Moratorium Izin Kapal Perlu Ditinjau Ulang
A
A
A
JAKARTA - Kementerian Kelautan dan Perikanan (KKP) diminta meninjau ulang kebijakan moratorium atau penghentian sementara izin usaha perikanan tangkap. Sebab kebijakan ini mengancam keberlangsungan usaha penangkapan ikan nasional.
”Pada dasarnya, kami sangat mendukung Bu Menteri (KKP) Susi dalam programnya memberantas kapal-kapal asing dan illegal fishing,” kata Ketua Himpunan Pengusaha Penangkapan UdangIndonesia(HPPI) Endang Roesbandi di Jakarta, kemarin.

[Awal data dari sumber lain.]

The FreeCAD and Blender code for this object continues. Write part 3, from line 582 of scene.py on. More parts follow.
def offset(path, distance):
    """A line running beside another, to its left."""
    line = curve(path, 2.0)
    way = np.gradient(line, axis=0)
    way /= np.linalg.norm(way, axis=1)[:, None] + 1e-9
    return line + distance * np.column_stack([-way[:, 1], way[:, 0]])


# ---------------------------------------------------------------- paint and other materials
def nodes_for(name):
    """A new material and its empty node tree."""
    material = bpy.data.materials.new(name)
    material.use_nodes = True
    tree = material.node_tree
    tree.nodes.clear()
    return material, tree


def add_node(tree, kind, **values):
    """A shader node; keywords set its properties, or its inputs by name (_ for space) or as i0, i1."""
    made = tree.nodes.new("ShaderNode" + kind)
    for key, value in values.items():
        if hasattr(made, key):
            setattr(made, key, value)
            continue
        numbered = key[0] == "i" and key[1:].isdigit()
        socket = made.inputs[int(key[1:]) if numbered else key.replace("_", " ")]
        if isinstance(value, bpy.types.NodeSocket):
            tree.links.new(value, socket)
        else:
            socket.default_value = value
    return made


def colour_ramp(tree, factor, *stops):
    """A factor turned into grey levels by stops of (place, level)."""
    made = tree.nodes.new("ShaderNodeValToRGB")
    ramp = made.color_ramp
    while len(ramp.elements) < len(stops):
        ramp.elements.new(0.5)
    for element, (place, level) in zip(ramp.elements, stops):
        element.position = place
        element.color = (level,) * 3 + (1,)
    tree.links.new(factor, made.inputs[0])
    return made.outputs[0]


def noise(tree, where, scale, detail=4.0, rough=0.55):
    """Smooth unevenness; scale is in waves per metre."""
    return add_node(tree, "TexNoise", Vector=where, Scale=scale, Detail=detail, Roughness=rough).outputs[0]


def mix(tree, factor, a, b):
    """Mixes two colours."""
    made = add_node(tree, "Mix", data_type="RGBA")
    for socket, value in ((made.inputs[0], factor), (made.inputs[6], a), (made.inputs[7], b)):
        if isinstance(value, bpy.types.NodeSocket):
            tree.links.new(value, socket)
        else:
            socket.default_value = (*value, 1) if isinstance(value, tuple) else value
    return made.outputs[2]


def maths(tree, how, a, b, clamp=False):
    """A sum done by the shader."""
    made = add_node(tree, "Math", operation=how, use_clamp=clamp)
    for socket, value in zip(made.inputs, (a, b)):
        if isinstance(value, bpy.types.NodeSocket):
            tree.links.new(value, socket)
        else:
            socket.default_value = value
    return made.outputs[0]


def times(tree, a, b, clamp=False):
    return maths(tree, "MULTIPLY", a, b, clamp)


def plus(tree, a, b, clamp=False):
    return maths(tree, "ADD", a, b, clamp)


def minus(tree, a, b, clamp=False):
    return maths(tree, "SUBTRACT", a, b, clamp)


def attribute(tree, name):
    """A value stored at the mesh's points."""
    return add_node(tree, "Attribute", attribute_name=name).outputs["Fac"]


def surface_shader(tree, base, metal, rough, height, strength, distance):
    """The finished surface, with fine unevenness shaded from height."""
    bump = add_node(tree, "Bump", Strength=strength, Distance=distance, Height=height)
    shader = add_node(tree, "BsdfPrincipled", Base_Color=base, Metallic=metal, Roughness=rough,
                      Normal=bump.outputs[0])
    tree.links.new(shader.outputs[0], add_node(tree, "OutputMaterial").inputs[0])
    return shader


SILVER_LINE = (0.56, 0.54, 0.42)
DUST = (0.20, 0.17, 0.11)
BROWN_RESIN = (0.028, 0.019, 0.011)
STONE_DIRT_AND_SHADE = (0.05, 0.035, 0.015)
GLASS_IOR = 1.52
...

Namun demikian, lanjutnya, kebijakan moratorium penerbitan izin untuk usaha perikanan tangkap yang diberlakukan hingga 30 April 2015 tersebut memberikan dampak negatif terhadap industri perikanan jika diberlakukan tanpa dibarengi kepastian usaha. Endang mengatakan, kebijakan tersebut seharusnya tidak diberlakukan untuk semua perusahaan, namun hanya yang benar-benar melakukan pelanggaran atau illegal fishing.

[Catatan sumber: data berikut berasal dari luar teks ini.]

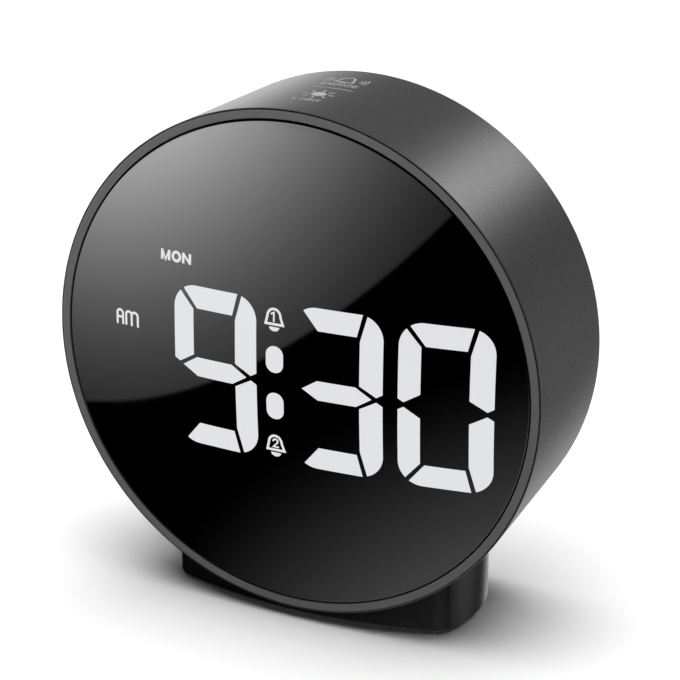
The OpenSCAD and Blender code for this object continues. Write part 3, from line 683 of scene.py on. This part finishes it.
# A large soft source at the front left, fitted to its reflection in the photo's lens. It grows along
# one direction, ends at a straight edge, and fades out above the horizon.
GLOW_SLOPE = (-8.557, -7.092, 3.673)
GLOW_LEVEL = -8.77
GLOW_MOST = 9.0
EDGE_NORMAL = (0.72235, 0.40171, -0.56288)
EDGE_FADE = (-0.461, -0.455)
LID_FADE = (0.075, 0.14)
glow = w.math("EXPONENT", w.math("ADD", w.dot(sky, GLOW_SLOPE), GLOW_LEVEL))
glow = w.math("MINIMUM", glow, GLOW_MOST)
cut = w.range(w.dot(sky, EDGE_NORMAL), *EDGE_FADE, 1.0, 0.0)
lid = w.range(w.dot(sky, (0.0, 0.0, 1.0)), *LID_FADE, 1.0, 0.0)
total = w.math("MULTIPLY", w.math("MULTIPLY", glow, cut), lid)
# The table in front, lighter to the right, fitted in the same way
TABLE_SLOPE = (1.28, -1.3126, -3.757)
TABLE_LEVEL = -2.351
TABLE_MOST = 1.4
low = w.math("MAXIMUM", w.math("ADD", w.dot(sky, TABLE_SLOPE), TABLE_LEVEL), 0.0)
total = w.math("ADD", total, w.math("MINIMUM", w.math("MULTIPLY", low, low), TABLE_MOST))
# Soft round sources behind and beside the clock: direction, sharpness, strength
LOBES = ((toward(-34.5, -3), 33, 1.55), (toward(17, 26.5), 95, 6.3), (toward(-7, -32), 30, 0.76),
         (toward(38, -8), 8, 0.23), (toward(58, -18), 20, 1.9), (toward(-12, 29), 25, 0.22))
for direction, kappa, amount in LOBES:
    power = w.math("MULTIPLY", w.math("SUBTRACT", w.dot(sky, direction), 1.0), kappa)
    total = w.math("ADD", total, w.math("MULTIPLY", w.math("EXPONENT", power), amount))
# The camera sees plain white behind the floor
BACKDROP = 1.05
seen = w.add("ShaderNodeLightPath")["Is Camera Ray"]
env = w.add("ShaderNodeBackground", {"Color": (1, 1, 1, 1), "Strength": total})[0]
backdrop = w.add("ShaderNodeBackground", {"Color": (1, 1, 1, 1), "Strength": BACKDROP})[0]
w.add("ShaderNodeOutputWorld", {"Surface": w.add("ShaderNodeMixShader", {0: seen, 1: env, 2: backdrop})[0]})

bpy.context.scene.view_settings.view_transform = "Standard"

”Jadi seharusnya kapal-kapal kami yang nyata-nyata taat pada aturan yang diberlakukan pemerintah bisa dikecualikan dari kebijakan moratorium itu,” kata Endang. Oleh karena itu, tambahnya, perlu dilakukan audit investigasi secara spesifik terhadap perusahaan penangkapan ikan yang benar- benar berusaha secara tertib mematuhi aturan pemerintah.

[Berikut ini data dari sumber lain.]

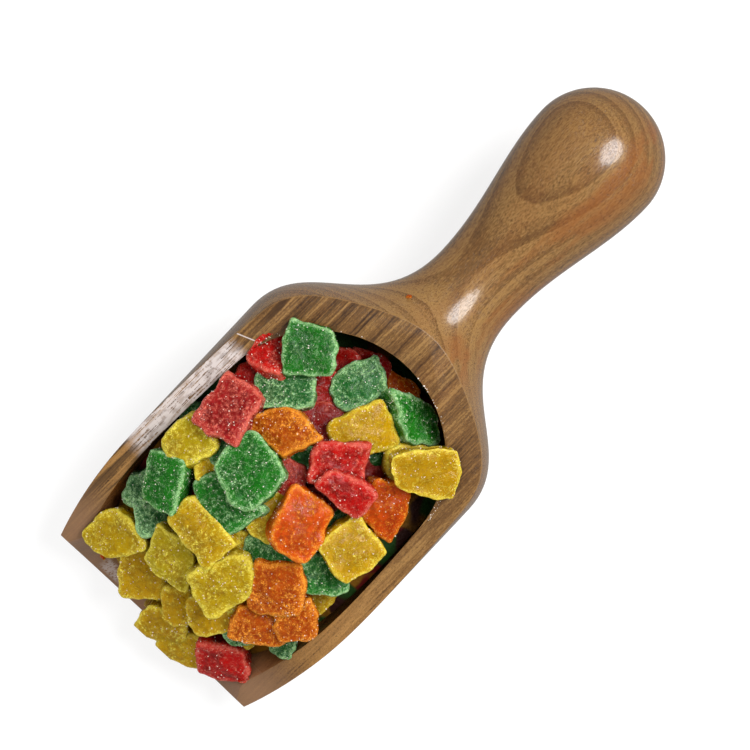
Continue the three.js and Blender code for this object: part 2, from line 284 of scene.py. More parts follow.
class Shader:
    """A material's node tree, with one method that makes any node."""

    def __init__(self, name: str) -> None:
        """Make an empty material with nodes.

        Args:
            name: The material's name.
        """
        self.material = bpy.data.materials.new(name)
        self.material.use_nodes = True
        self.tree = self.material.node_tree
        self.tree.nodes.clear()

    def node(
        self,
        kind: str,
        settings: Mapping[str, object] | None = None,
        inputs: Mapping[Union[str, int], Value] | None = None,
    ) -> bpy.types.Node:
        """Make a node.

        Args:
            kind: The node's type.
            settings: Its settings.
            inputs: The values or links of its sockets, by name or number.

        Returns:
            The new node.
        """
        node = self.tree.nodes.new(kind)
        for key, value in (settings or {}).items():
            setattr(node, key, value)
        for key, value in (inputs or {}).items():
            self.feed(node.inputs[key], value)
        return node

    def feed(self, socket: bpy.types.NodeSocket, value: Value) -> None:
        """Link a signal to a socket, or set the socket to a value.

        Args:
            socket: An input socket.
            value: What stands on it.
        """
        if isinstance(value, Signal):
            self.tree.links.new(value.socket, socket)
        elif isinstance(value, bpy.types.NodeSocket):
            self.tree.links.new(value, socket)
        elif socket.type == "RGBA":
            socket.default_value = (*value, 1.0)
        else:
            socket.default_value = value

    def signal(self, socket: bpy.types.NodeSocket) -> Signal:
        """Wrap an output socket for use in expressions."""
        return Signal(self, socket)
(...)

Dia mengungkapkan, dampak terhadap kebijakan moratorium tersebut terhadap industri perikanan tangkap antara lain tidak dapat lagi melanjutkan usahanya jika armada tangkapnya tidak beroperasi. Saat ini, anggota HPPI ada enam perusahaan yang mengoperasikan 55 kapal penangkap ikan, dan dua kapal pengangkut.
Hingga moratorium ini selesai, yakni 30 April 2015, 10 kapalnya akan berhenti beroperasi karena izinnya habis di akhir Desember 2014 dan Januari 2015. Jika kapal tidak dapat melaut, menurut dia, anak buah kapal (ABK) juga akan kehilangan pekerjaan, begitu juga industri pengolahan ikan dapat kekurangan pasokan bahan baku. Padahal, kata dia, industri pengolahan ikan ini juga menyerap banyak tenaga kerja.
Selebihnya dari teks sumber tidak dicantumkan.